Por eso caben algunas reflexiones en torno a la pregunta de la gobernabilidad y la factibilidad de que el nuevo gobierno complete su mandato. Hay algunas ideas reseñables. En primer lugar, Macri no es radical, como sus predecesores, sino que encabeza un partido nuevo, surgido de las cenizas del sistema político agotado en 2001. Segundo, a diferencia de lo ocurrido con De la Rúa con un vicepresidente autoexcluido y peronista, la actual vicepresidente, Gabriela Michetti, pertenece al mismo partido de Macri y forman un tándem relativamente armonioso.
Tercero, la coalición que respalda al nuevo gobierno controla cuatro de los cinco distritos más importantes del país, incluyendo a la ciudad y la provincia de Buenos Aires, determinante para medir la correlación de fuerzas. Cuarto, la experiencia vívida en 2001/2002 ha inoculado a la sociedad argentina algunos anticuerpos capaces de evitar una nueva implosión del sistema político y económico. Un nuevo “que se vayan todos” generaría grandes sufrimientos sociales, con un coste inasumible para sus impulsores.

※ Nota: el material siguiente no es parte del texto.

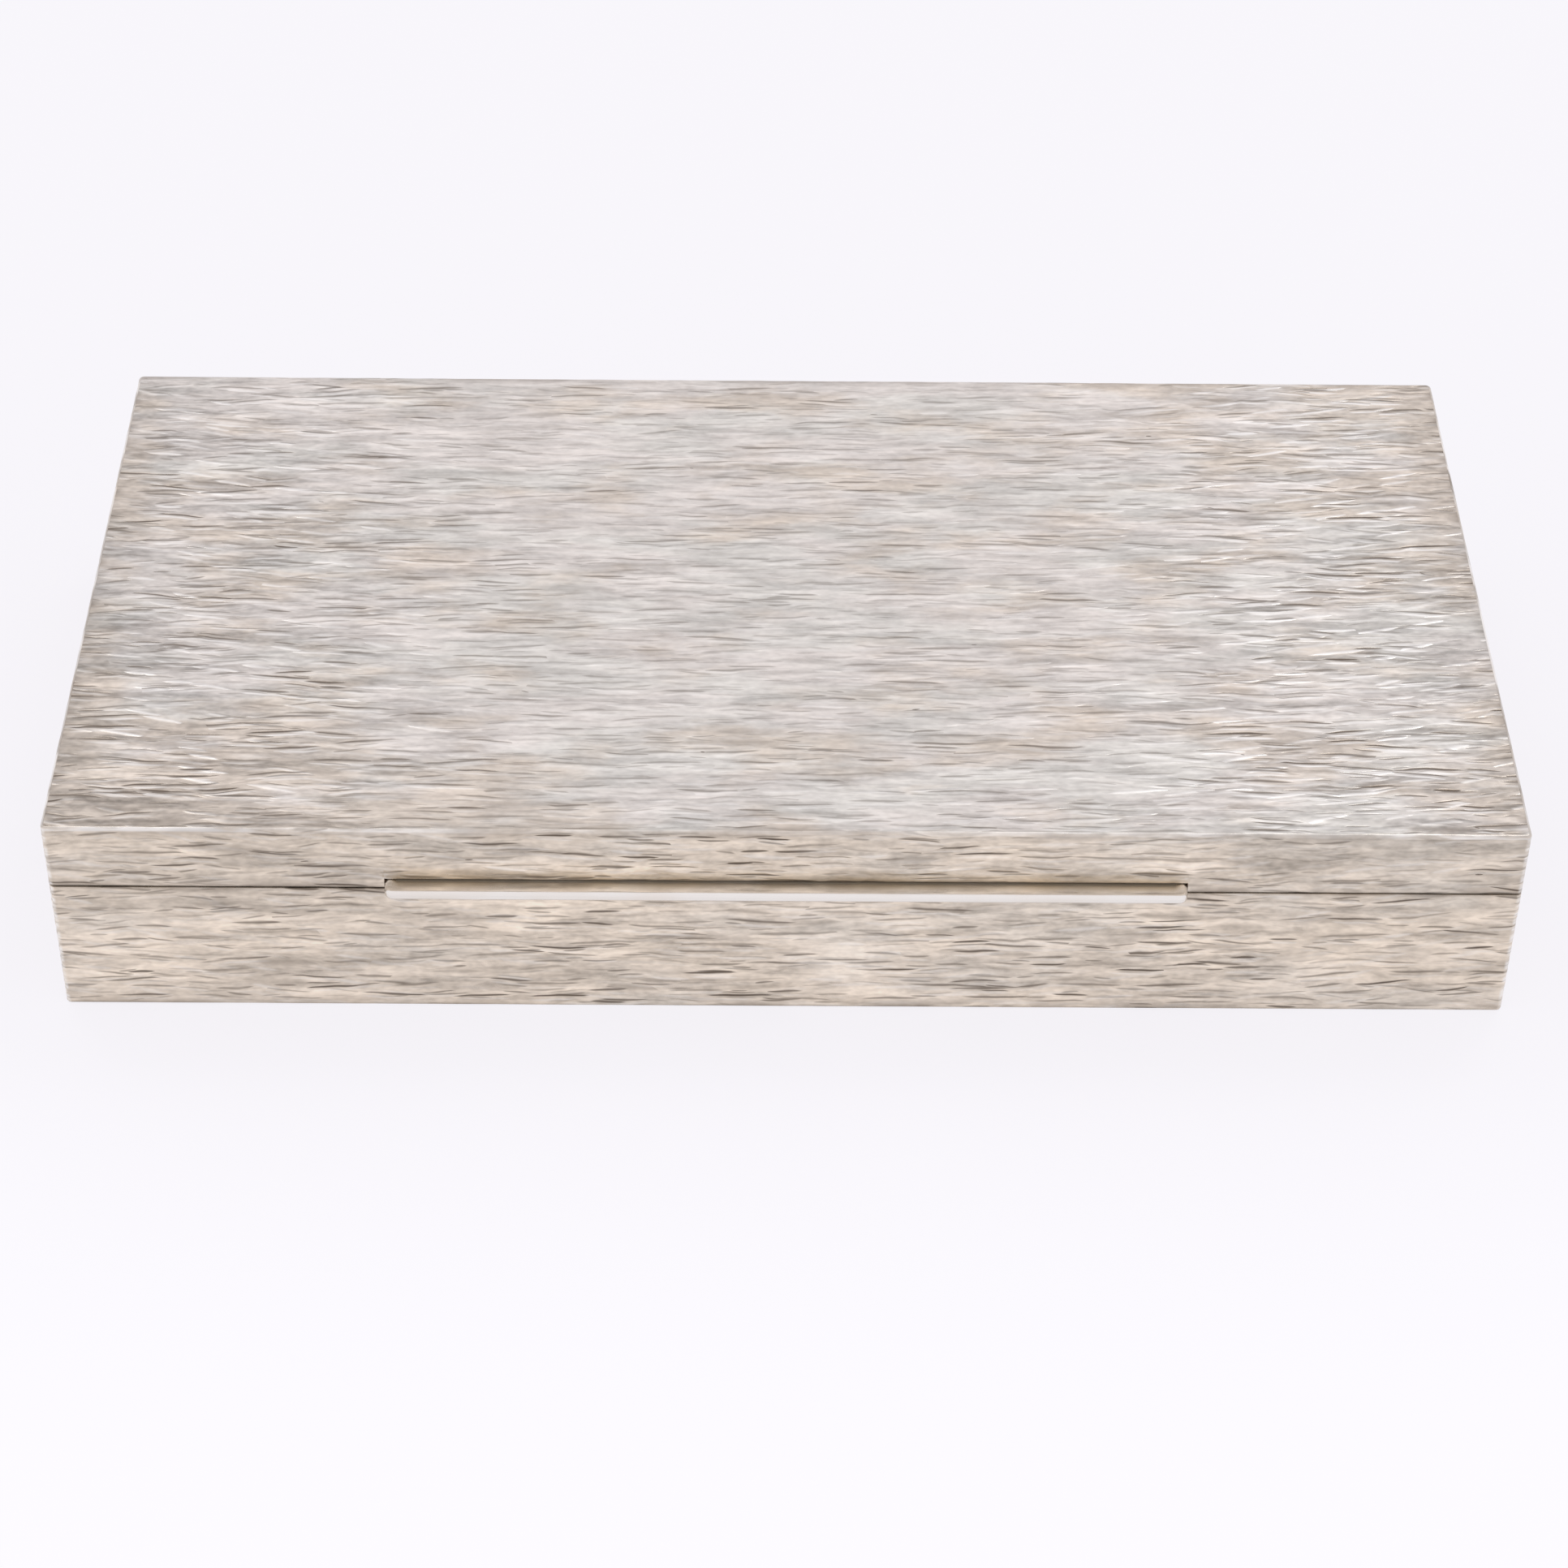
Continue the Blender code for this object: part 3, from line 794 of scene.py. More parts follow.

Finalmente, desde una perspectiva más simbólica que política, aunque no menos importante, no se puede olvidar que el papa Francisco es argentino. Peronista sí, pero argentino. Pese a la distancia le sería intolerable otra crisis sistémica en Argentina. Es verdad que no intervendría directamente, pero a través de los renglones torcidos con que escribe y se expresa el Vaticano estaría en condiciones de enviar los mensajes necesarios a las personas adecuadas. Argentina se merece una nueva oportunidad y si para eso es necesario que la Divina Providencia acuda en su ayuda, bienvenida sea.